To say that Roe is an important precedent, or even a “settled” precedent, is merely stating a truism that does not in itself tell us anything about how a Supreme Court justice will rule on that precedent. What matters more than Roberts’s or Kavanuagh’s (sic) words are their actions, and they suggest that pro-life groups are right to be thrilled with the nomination of Kavanaugh if he agrees with them.
According to Lemieux, Collins’ position on Kavanaugh demonstrates that “opponents of legal abortion who supported Trump and Kavanaugh know exactly what they’re doing and what they’re getting in Kavanaugh” -- just as they did with other conservative judicial nominees -- and to suggest otherwise means “Collins is grossly misleading her constituents.”
New York magazine also noted: “The most important thing to keep in mind in parsing this carefully constructed assurance Kavanaugh offered to Collins is the broader context of Kavanaugh’s nomination (and before him, that of Roberts, Alito, and Gorsuch): the iron determination of Republicans since at least the George W. Bush administration to atone for the GOP-appointed justices — the longest-lasting being Anthony Kennedy — who supported abortion rights.” Therefore, the article continued, “It would be shocking if this process and the politics behind it produced a justice who looked at SCOTUS precedents on abortion and pronounced them unassailable.”
Independent of Collins’ own record of supporting conservative nominees who are hostile to abortion rights, her justification of supporting Kavanaugh because he allegedly believes Roe is “settled law” also echos right-wing media talking points. Since Justice Anthony Kennedy announced his retirement in June 2018, right-wing media oscillated between blithely assuring viewers that there was no threat to abortion access and arguing that Roe was “bad” law that deserved to be overturned. For example, an editorial in The Wall Street Journal argued that because “the Court has upheld [Roe’s] core right so many times, ... the Chief Justice and perhaps even the other conservatives aren’t likely to overrule stare decisis on a 5-4 vote.” Conservative lawyer Alan Dershowitz similarly claimed that Roe is safe because “true conservatives also follow precedent,” and therefore any conservative appointee would not vote to overturn it. Meanwhile, conservative media figures such as Fox News’ Jeanine Pirro and the Federalist Society’s Leonard Leo have explicitly argued that Kavanaugh would follow precedent with regards to Roe.

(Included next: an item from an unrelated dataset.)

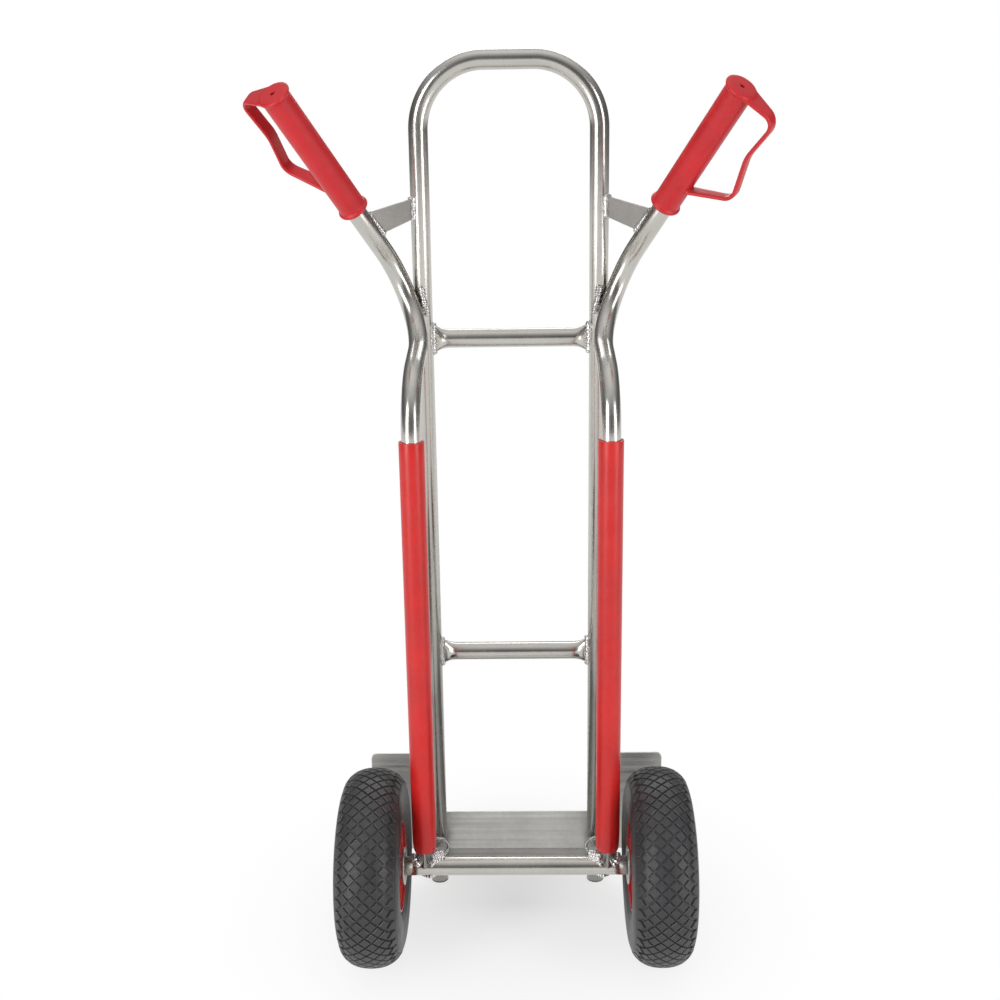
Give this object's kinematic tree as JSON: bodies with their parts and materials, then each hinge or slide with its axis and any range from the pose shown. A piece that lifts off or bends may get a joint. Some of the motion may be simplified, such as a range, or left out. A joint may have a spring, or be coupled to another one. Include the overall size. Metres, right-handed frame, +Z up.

Collins may be falling for obvious right-wing media talking points, but even a casual look at the facts indicates it is misleading to suggest that Kavanaugh wouldn’t threaten abortion rights if given the chance. For example, Kavanaugh issued a dissenting opinion in a 2017 case, arguing that an unaccompanied pregnant immigrant teen who was in federal custody should not be allowed to obtain an abortion. In addition, for those like Collins who may still be holding onto the illusion that calling Roe “settled law” means anything, one need look no further than Kavanaugh’s praise for former Chief Justice William Rehnquist’s dissent in Roe v. Wade to understand how he might rule on abortion rights if confirmed.
Both Trump and Vice President Mike Pence have made crystal clear their intentions to reshape the judiciary to overturn Roe or otherwise make abortion less accessible. There’s no reason for Susan Collins to be falling for the right-wing media talking point about Roe being “settled law” this time around -- and if recent polling is to be believed, her refusal to face the facts about Kavanaugh could cost her reelection.